Type-Level Induction in Haskell

The code from this post is available as a gist.

One of the most basic tools for use in type-level programming is the Peano definition of the natural numbers:

data ℕ
    = Z
    | S ℕ

Using the new TypeFamilyDependencies extension, these numbers can be used to describe the “size” of some type. I’m going to use the proportion symbol here:

type family (t ∷ k) ∝ (n ∷ ℕ) = (a ∷ Type) | a → t n k

Using this type family we can describe induction on the natural numbers:

class Finite n where
    induction ∷ t ∝ Z → (∀ k. t ∝ k → t ∝ S k) → t ∝ n

instance Finite Z where
    induction z _ = z
    {-# inline induction #-}

instance Finite n ⇒ Finite (S n) where
    induction z s = s (induction z s)
    {-# inline induction #-}

The induction function reads as the standard mathematical definition of induction: given a proof (value) of the zero case, and a proof that any proof is true for its successor, we can give you a proof of the case for any finite number.

An added bonus here is that the size of something can usually be resolved at compile-time, so any inductive function on it should also be resolved at compile time.

We can use it to provide the standard instances for basic length-indexed lists:

infixr 5 :-
data List n a where
        Nil  ∷ List Z a
        (:-) ∷ a → List n a → List (S n) a

Some instances for those lists are easy:

instance Functor (List n) where
    fmap _ Nil = Nil
    fmap f (x :- xs) = f x :- fmap f xs

However, for Applicative, we need some way to recurse on the size of the list. This is where induction comes in.

type instance '(List,a) ∝ n = List n a

This lets us write pure in a pleasingly simple way:

instance Finite n ⇒
         Applicative (List n) where
    pure x = induction Nil (x :-)

But can we also write <*> using induction? Yes! Because we’ve factored out the induction itself, we just need to describe the notion of a “sized” function:

data a ↦ b
type instance ((x ∷ a) ↦ (y ∷ b)) ∝ n = (x ∝ n) → (y ∝ n)

Then we can write <*> as so:

instance Finite n ⇒
         Applicative (List n) where
    pure x = induction Nil (x :-)
    (<*>) =
        induction
            (\Nil Nil → Nil)
            (\k (f :- fs) (x :- xs) → f x :- k fs xs)
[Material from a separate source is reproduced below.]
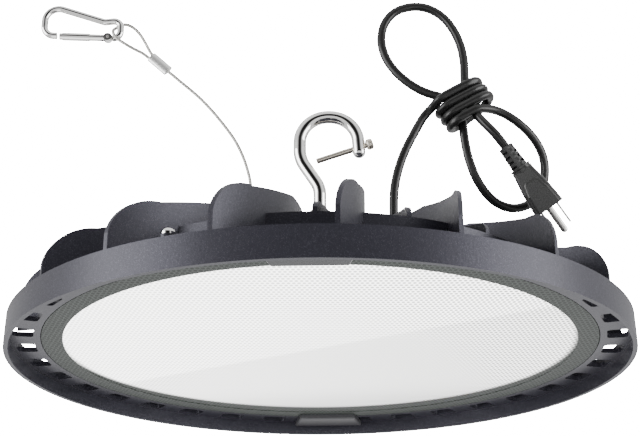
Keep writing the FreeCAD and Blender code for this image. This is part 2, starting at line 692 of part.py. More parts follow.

What about the Monad instance? For that, we need a little bit of plumbing: the type signature of >>= is:

(>>=) ∷ m a → (a → m b) → m b

One of the parameters (the second a) doesn’t have a size: we’ll need to work around that, with Const:

type instance (Const a ∷ ℕ → Type) ∝ n = Const a n

Using this, we can write our Monad instance:

head' ∷ List (S n) a → a
head' (x :- _) = x

tail' ∷ List (S n) a → List n a
tail' (_ :- xs) = xs

instance Finite n ⇒
         Monad (List n) where
    xs >>= (f ∷ a → List n b) =
        induction
            (\Nil _ → Nil)
            (\k (y :- ys) fn → head' (fn (Const y)) :-
                               k ys (tail' . fn . Const . getConst))
            xs
            (f . getConst ∷ Const a n → List n b)

Type Family Dependencies

Getting the above to work actually took a surprising amount of work: the crux is that the ∝ type family needs to be injective, so the “successor” proof can typecheck. Unfortunately, this means that every type can only have one notion of “size”. What I’d prefer is to be able to pass in a function indicating exactly how to get the size out of a type, that could change depending on the situation. So we could recurse on the first argument of a function, for instance, or just its second, or just the result. This would need either type-level lambdas (which would be cool), or generalized type family dependencies.